Sparse prose fleshes out The Good Doctor, a tale of hope and despair, love and rejection, political triumph and defeat in the shifting realities of the steppes of a post-apartheid South Africa. Frank Eloff, burnt-out husband, physician, and human being, greets the new, squeaky-clean idealistic doctor, Laurence Waters, on his first day as staff physician. Although they share a lack-luster bedroom and medical duties in an under-utilized clinic passed over by the new political regime, they live in two different psychic worlds. Frank’s cynical assessment of Laurence is: “he won’t last.”
In some ways the two major characters are mirrored sides of the same person: the honorable and the tawdry, the optimistic and the discouraged, the idealist and the realist. They sleep with the same woman, patronize the same seedy watering hole in the worn-out town, and even symbolically exchange beds in their cluttered room.Yet they represent perspectives from two different windows on life. In the end one will leave and the other will have a changed viewpoint.

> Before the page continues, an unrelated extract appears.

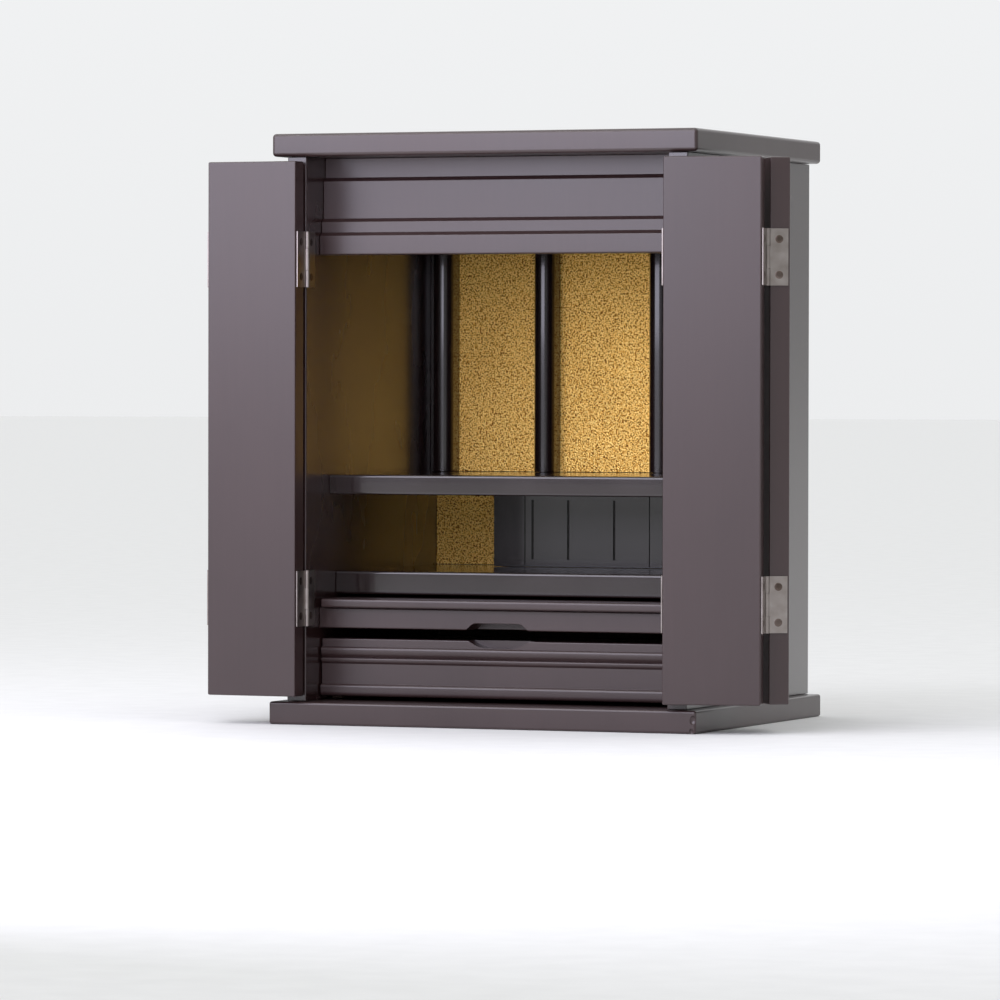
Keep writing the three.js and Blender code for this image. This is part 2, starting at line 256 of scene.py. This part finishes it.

Author Damon Galgut’s style is austere, yet he draws for the reader a rich landscape of the environment, the political horizon, and of the inner “climate” of his characters. The book is short, slightly over two hundred pages, but it engenders lingering discomfort in the reader. Evoking other literature about those who go from their accustomed civilized places to escape or to do good, this little volume tells a fictitious and somewhat discouraging story of a real situation that is probably outside the experience of many who will pick it up. Not a happy “beach book” but a good read.